The study suggests that advisors must be collectively mindful of how portfolio management, performance and withdrawals interrelate.

A lesson in effective retirement account management comes from Wisconsin-based Appleton Group Wealth Management. With $144 million in assets under management, the firm has done a decent job sustaining growth and limiting risk when markets turn treacherous. According to senior portfolio manager Mark Scheffler, "We target annualized gains of 7% to 9%, which doesn't require us to make high-stakes bets." As a result, when most accounts were getting slammed in 2008, Appleton's account losses were only between 5.1% and 8.7%.

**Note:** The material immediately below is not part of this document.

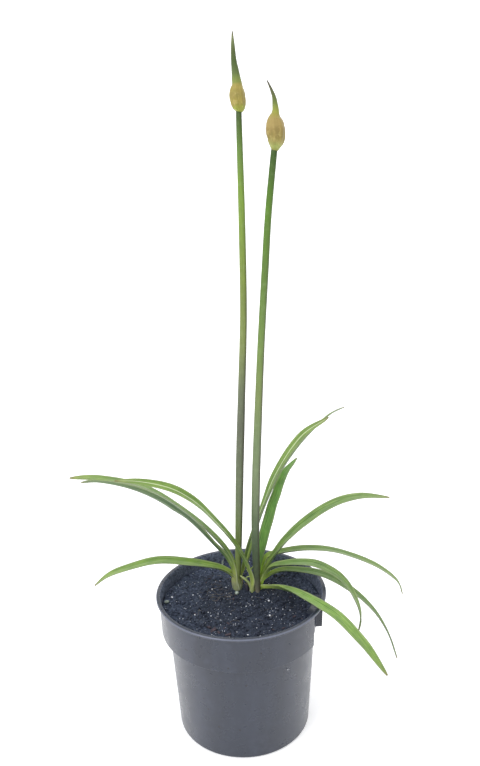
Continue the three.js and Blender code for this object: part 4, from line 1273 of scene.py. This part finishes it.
def stalk_material(name, stops):
    """The stalk's green by its height, with long faint streaks and a waxy bloom."""
    material, tree, shader = new_material(name, roughness=0.45, ior=1.42, Specular_IOR_Level=0.4,
                                          Coat_Weight=0.08, Coat_Roughness=0.35)
    spot = add(tree, "ShaderNodeTexCoord").outputs["Object"]
    height = add(tree, "ShaderNodeSeparateXYZ", {0: spot}).outputs[2]
    share = add(tree, "ShaderNodeMapRange", {0: height, 1: RAMP_BOTTOM * MM, 2: RAMP_TOP * MM})
    span = RAMP_TOP - RAMP_BOTTOM
    green = add(tree, "ShaderNodeValToRGB", {"Fac": share.outputs[0]},
                stops=[((mark - RAMP_BOTTOM) / span, hex_colour) for mark, hex_colour in stops])
    # streaks 0.8 mm wide and 12 mm long
    drawn = add(tree, "ShaderNodeMapping", {"Vector": spot, "Scale": (1.0, 1.0, 0.07)})
    streak = add(tree, "ShaderNodeTexNoise", {"Vector": drawn.outputs[0], "Scale": 1 / (0.8 * MM),
                                              "Detail": 3.0})
    amount = add(tree, "ShaderNodeMapRange", {0: streak.outputs[0], 1: 0.35, 2: 0.7, 3: 0.0, 4: 0.35})
    streaked = add(tree, "ShaderNodeMix", {0: amount.outputs[0], 6: green.outputs[0],
                                           7: linear("#4f5a3a")}, data_type="RGBA")
    bloom = add(tree, "ShaderNodeTexNoise", {"Vector": spot, "Scale": 1 / (4 * MM), "Detail": 4.0})
    hazed = add(tree, "ShaderNodeMapRange", {0: bloom.outputs[0], 1: 0.5, 2: 0.75, 3: 0.0, 4: 0.12})
    bloomed = add(tree, "ShaderNodeMix", {0: hazed.outputs[0], 6: streaked.outputs[2],
                                          7: linear("#a3b38c")}, data_type="RGBA")
    # the right side is darker, partly a purple brown flush and partly painted shade on the side away
    #     # from the front-left light; less so in the youngest part under the bud
    across = add(tree, "ShaderNodeAttribute", attribute_name="across").outputs["Fac"]
    flush_and_painted_shade = add(tree, "ShaderNodeMapRange", {0: across, 1: 0.4, 2: 0.95, 3: 0.0, 4: 0.85})
    older = add(tree, "ShaderNodeMapRange", {0: height, 1: 280 * MM, 2: 400 * MM, 3: 1.0, 4: 0.25})
    flush_and_painted_shade = add(tree, "ShaderNodeMath", {0: flush_and_painted_shade.outputs[0], 1: older.outputs[0]}, operation="MULTIPLY")
    flushed_and_shaded = add(tree, "ShaderNodeMix", {0: flush_and_painted_shade.outputs[0], 6: bloomed.outputs[2],
                                          7: linear("#3b352c")}, data_type="RGBA")
    tree.links.new(flushed_and_shaded.outputs[2], shader.inputs["Base Color"])
    relief = add(tree, "ShaderNodeBump", {"Height": streak.outputs[0], "Strength": 0.25,
                                          "Distance": 0.2 * MM})
    tree.links.new(relief.outputs[0], shader.inputs["Normal"])
    print(name, len(stops), "greens")
    return material


# %% Draw both stalks
for shoot, scape in SCAPES.items():
    stalk_form = marked_form()
    course = Course([(x, scape["y"], height) for x, height, _ in scape["stations"]])
    radii = [(height, radius) for _, height, radius in scape["stations"]]

    def stalk_point(share, turn):
        """A point of the stalk: slightly oval, faintly ribbed and never quite even."""
        centre, ahead = course.at(share)
        depth = Vector((0, 1, 0))
        across = depth.cross(ahead)
        radius = level_row(radii, centre.z)[0]
        radius += 0.05 * cos(2 * turn + 0.8) + 0.025 * cos(turn * 9)
        radius *= 1 + 0.02 * noise.noise(Vector((0, 3 * turn / pi, centre.z / 14)))
        return (centre + across * radius * cos(turn) + depth * radius * sin(turn)) * MM

    draw_out(stalk_form, STALK_RINGS, STALK_SIDES, stalk_point)
    bmesh.ops.recalc_face_normals(stalk_form, faces=stalk_form.faces)
    make_piece("stalk_" + shoot, stalk_form, stalk_material("green_scape_" + shoot, SCAPE_COLOURS[shoot]),
               ["scape_" + shoot], sharp=70)

# %% [markdown]
# ## The buds
# Each flower head is still shut in its spathe, a papery pair of bracts that have grown together and
# are drawn out into a green beak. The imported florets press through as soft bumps. It could be
# sculpted, but rings with a few bumps and two seams give the same form, and they stay easy to adjust.

# %% Where the spathes go
# each station: height, x and radius in mm, and how far the florets press through
BUDS = {
    "left": dict(y=18.7, stations=(
        (456.6, 8.5, 2.2, 0), (457.6, 8.7, 3.3, 0), (460, 8.5, 4.5, 0.06), (463.5, 8, 5.1, 0.06),
        (467, 7.5, 5.3, 0.06), (470.5, 7.5, 4.6, 0.05), (473.5, 7.7, 3.5, 0.02), (476.5, 7.4, 3.1, 0),
        (482, 6.8, 2.5, 0), (489, 6, 1.85, 0), (497, 5.7, 1.35, 0), (506, 5.6, 0.4, 0))),
    "right": dict(y=13.2, stations=(
        (431.2, 31.6, 2.2, 0), (432.6, 31.9, 3.1, 0), (436, 32.4, 5.1, 0.06), (440, 32.7, 5.95, 0.07),
        (444, 32.2, 6.35, 0.07), (448.5, 32, 5.75, 0.06), (450.8, 32, 4.95, 0.04),
        (452.8, 32.2, 3.7, 0.02), (454.4, 32.5, 2.75, 0), (456.4, 32.7, 2.3, 0), (460, 32.4, 1.9, 0),
        (464.5, 31.8, 1.4, 0), (469, 30.2, 0.95, 0), (475, 27.4, 0.4, 0))),
}
FLORET_BUMPS, BUMP_HEIGHT, SEAM_HEIGHT = 7, 0.8, 0.05
BUD_RINGS, BUD_SIDES = 120, 60
print("spathe tips, mm:", {shoot: bud["stations"][-1][0] for shoot, bud in BUDS.items()})

# %% Papery spathe
# the share of the spathe's height, and its colour there: lime at the foot, tan, green, dry at the tip
BUD_COLOURS = {
    "left": ((0.0, "#8a963a"), (0.05, "#939c3c"), (0.09, "#8e8840"), (0.14, "#998c44"), (0.21, "#928848"),
             (0.3, "#a09248"), (0.34, "#998f48"), (0.37, "#838c46"), (0.43, "#71823f"), (0.49, "#5c6d3c"),
             (0.62, "#4b5e30"), (0.76, "#525f34"), (0.86, "#697649"), (0.93, "#7a8058"), (1.0, "#6a6450")),
    "right": ((0.0, "#7f8a40"), (0.06, "#959f56"), (0.12, "#989152"), (0.18, "#8c7f44"), (0.3, "#93804a"),
              (0.36, "#a38f56"), (0.44, "#a28e54"), (0.5, "#9c9248"), (0.55, "#969844"), (0.62, "#858f42"),
              (0.7, "#66753a"), (0.85, "#5b6140"), (1.0, "#5f594e")),
}


def spathe_material(name, stops):
    """Papery spathe: tan over the florets, green along the beak, finely veined and freckled."""
    material, tree, shader = new_material(name, roughness=0.58, ior=1.42, Specular_IOR_Level=0.3,
                                          Sheen_Weight=0.15, Sheen_Roughness=0.5)
    along, across, under = (add(tree, "ShaderNodeAttribute", attribute_name=label).outputs["Fac"]
                            for label in ("along", "across", "under"))
    turn = add(tree, "ShaderNodeMath", {0: under, 1: across}, operation="ARCTAN2").outputs[0]
    spot = add(tree, "ShaderNodeTexCoord").outputs["Object"]
    ramp = add(tree, "ShaderNodeValToRGB", {"Fac": along}, stops=stops)
    # flushes of pink tan in patches over the body, where the sun has caught the paper
    blush = add(tree, "ShaderNodeTexNoise", {"Vector": spot, "Scale": 1 / (5 * MM), "Detail": 2.0})
    blushed = add(tree, "ShaderNodeMapRange", {0: blush.outputs[0], 1: 0.45, 2: 0.7, 3: 0.0, 4: 0.35})
    body = add(tree, "ShaderNodeMapRange", {0: along, 1: 0.3, 2: 0.36, 3: 1.0, 4: 0.0})
    on_body = add(tree, "ShaderNodeMath", {0: blushed.outputs[0], 1: body.outputs[0]},
                  operation="MULTIPLY")
    pink = add(tree, "ShaderNodeMix", {0: on_body.outputs[0], 6: ramp.outputs[0],
                                       7: linear("#a58a52")}, data_type="RGBA")
    # dark and pale blotches of 2 to 3 mm, where the florets press against the paper
    skin = pink.outputs[2]
    blotch = add(tree, "ShaderNodeTexNoise", {"Vector": spot, "Scale": 1 / (2.6 * MM), "Detail": 2.0})
    for low, high, hex_colour in ((0.45, 0.32, "#6f6a30"), (0.55, 0.7, "#d2c27e")):
        patch = add(tree, "ShaderNodeMapRange", {0: blotch.outputs[0], 1: low, 2: high, 3: 0.0, 4: 0.25})
        patch = add(tree, "ShaderNodeMath", {0: patch.outputs[0], 1: body.outputs[0]}, operation="MULTIPLY")
        skin = add(tree, "ShaderNodeMix", {0: patch.outputs[0], 6: skin, 7: linear(hex_colour)},
                   data_type="RGBA").outputs[2]
    # veins run from the stalk to the tip, 18 round the spathe, broken up by the paper's grain
    around = add(tree, "ShaderNodeMath", {0: turn, 1: 18.0}, operation="MULTIPLY")
    vein = add(tree, "ShaderNodeMath", {0: around.outputs[0]}, operation="SINE")
    paper_grain = add(tree, "ShaderNodeTexNoise", {"Vector": spot, "Scale": 1 / (0.9 * MM), "Detail": 4.0})
    broken = add(tree, "ShaderNodeMath", {0: vein.outputs[0], 1: paper_grain.outputs[0]},
                 operation="MULTIPLY")
    amount = add(tree, "ShaderNodeMapRange", {0: broken.outputs[0], 1: 0.0, 2: 0.7, 3: 0.0, 4: 0.12})
    veined = add(tree, "ShaderNodeMix", {0: amount.outputs[0], 6: skin,
                                         7: linear("#6f6238")}, data_type="RGBA")
    # freckles of 0.4 mm
    freckle = add(tree, "ShaderNodeTexVoronoi", {"Vector": spot, "Scale": 1 / (1.6 * MM)})
    dot = add(tree, "ShaderNodeMapRange", {0: freckle.outputs["Distance"], 1: 0.1, 2: 0.2, 3: 0.35,
                                           4: 0.0})
    freckled = add(tree, "ShaderNodeMix", {0: dot.outputs[0], 6: veined.outputs[2],
                                           7: linear("#6b5836")}, data_type="RGBA")
    tree.links.new(freckled.outputs[2], shader.inputs["Base Color"])
    relief = add(tree, "ShaderNodeBump", {"Height": broken.outputs[0], "Strength": 0.4,
                                          "Distance": 0.2 * MM})
    tree.links.new(relief.outputs[0], shader.inputs["Normal"])
    print(name, len(stops), "colours")
    return material


# %% Draw both spathes
for shoot, bud in BUDS.items():
    bud_form = marked_form()
    bottom, top = bud["stations"][0][0], bud["stations"][-1][0]

    def bud_point(share, turn):
        """A point of the spathe: the bumps of the florets, two seams and a slight crumple."""
        height = blend(bottom, top, share)
        x, radius, bulge = level_row(bud["stations"], height)
        ahead_x = level_row(bud["stations"], min(top, height + 1))[0]
        behind_x = level_row(bud["stations"], max(bottom, height - 1))[0]
        lean = atan2(ahead_x - behind_x, min(top, height + 1) - max(bottom, height - 1))
        bumps = BUMP_HEIGHT * bulge * cos(FLORET_BUMPS * turn + 0.6 * sin((height - bottom) * 0.35))
        seam = SEAM_HEIGHT * (max(0.0, cos(turn + 2.2)) ** 24 + max(0.0, cos(turn - 0.9)) ** 24)
        crumple = 0.03 * noise.noise(Vector((cos(turn), sin(turn), height / 3.5)) * 2.3)
        reach = radius * (1 + bumps + seam + crumple)
        across, depth = reach * cos(turn), reach * sin(turn)
        return Vector((x + across * cos(lean), bud["y"] + depth, height - across * sin(lean))) * MM

    draw_out(bud_form, BUD_RINGS, BUD_SIDES, bud_point)
    bmesh.ops.recalc_face_normals(bud_form, faces=bud_form.faces)
    make_piece("spathe_" + shoot, bud_form, spathe_material("papery_spathe_" + shoot, BUD_COLOURS[shoot]),
               ["bud_" + shoot], sharp=60)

Active management has much to do with this performance. "While we were 89% long equities at the beginning of 2007," recalls Scheffler, "by July we had ratcheted back our net long exposure to just 18%. And by the beginning of 2008, we were 5% net short."

By the middle of 2009, the firm had shifted back to a substantial net long position. As of April 2010, the firm was 93% long equities. While that sounds high for a retirement account, Scheffler explains that in today's environment, to realize even modest growth requires more than what bonds can generate, and the firm is quick to alter its risk profile to meet changing markets.

While Ron Weiner's retirement portfolios are not as heavily equity-weighted, he agrees it makes sense to occasionally look outside traditional boundaries when opportunities present themselves. While many retirement advisors may have avoided investment-grade corporate bonds and preferred stocks when the market bottomed last year, recalls Weiner, these prices presented a unique buying opportunity.

"If one had faith and saw that panic, not fundamentals, were driving securities into the basement," says Weiner, "then those who kept their heads and bought when it was darkest locked into rare yields that will serve retirement needs well."